Потом, когда они лежали вместе, замазанные и липкие, как мальчишки на вечеринке в день рождения, Джоэл попытался поцеловать Тома снова, но Том начал отстраняться».
Исполненный чувства собственной греховности, Том покинул друга и долго не показывался. После мучительных нравственных колебаний и душевных потрясений (полкниги посвящено им), он преодолел свои сомнения, ушел из дома, и они поселились у родителей Джоэла. Впервые оказавшись наедине в спальне, они, наконец, смогли насладиться любовью свободно, и сцену их плотского соединения автор старается передать со всей возможной поэтичностью. Художественного мастерства ему не хватает: намерение просвечивает сквозь описание.
«Они молча раздевались в ярком свете комнаты Джоэла.
Стоя лицом к Тому, Джоэл стянул с себя рубашку, обнажив стройный торс. Кожу его окружало сияние светлых волосков, которые поблескивали на ярком свету. Загар, результат жизни на пустоши, покрывал его сплошь до пояса джинсов. Он улыбнулся и повернулся спиной к Тому. Расстегнув пуговицы джинсов, он дал им соскользнуть с ягодиц. В отличие от спины, они были молочно-белыми, гладкими и безволосыми, словно из фарфора.

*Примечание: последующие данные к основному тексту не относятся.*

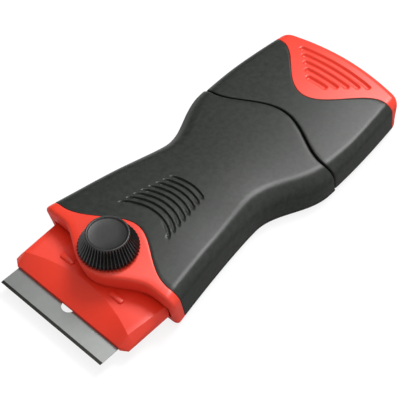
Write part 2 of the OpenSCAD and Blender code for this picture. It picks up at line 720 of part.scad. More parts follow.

Том почувствовал, как пробуждается его мужская сила. Живот его трепетал. Телесная красота Джоэла ошеломила его. Симметрия нагого тела, плавность его движений, когда он выступил из своих одежд и встал нагим — это было зрелище, которое воспевалось со времен античности. Он мог лишь глазеть в изумлении. Каждой частицей своих чувств он ощущал любовь. Она полностью овладела его рассудком. И отбросив все мысли, он дал своим чувствам расти и расти, зная, что именно чувствует, без всякого страха. От полных губ и сильного подбородка до плеч и торса и далее до округлой линии ягодиц, во всех своих движениях Джоэл был совершенен. Он подошел к Тому с открытыми объятиями, предложив себя с такой ясной и светлой улыбкой, что Том испугался, что изольется без малейшего прикосновения Джоэла.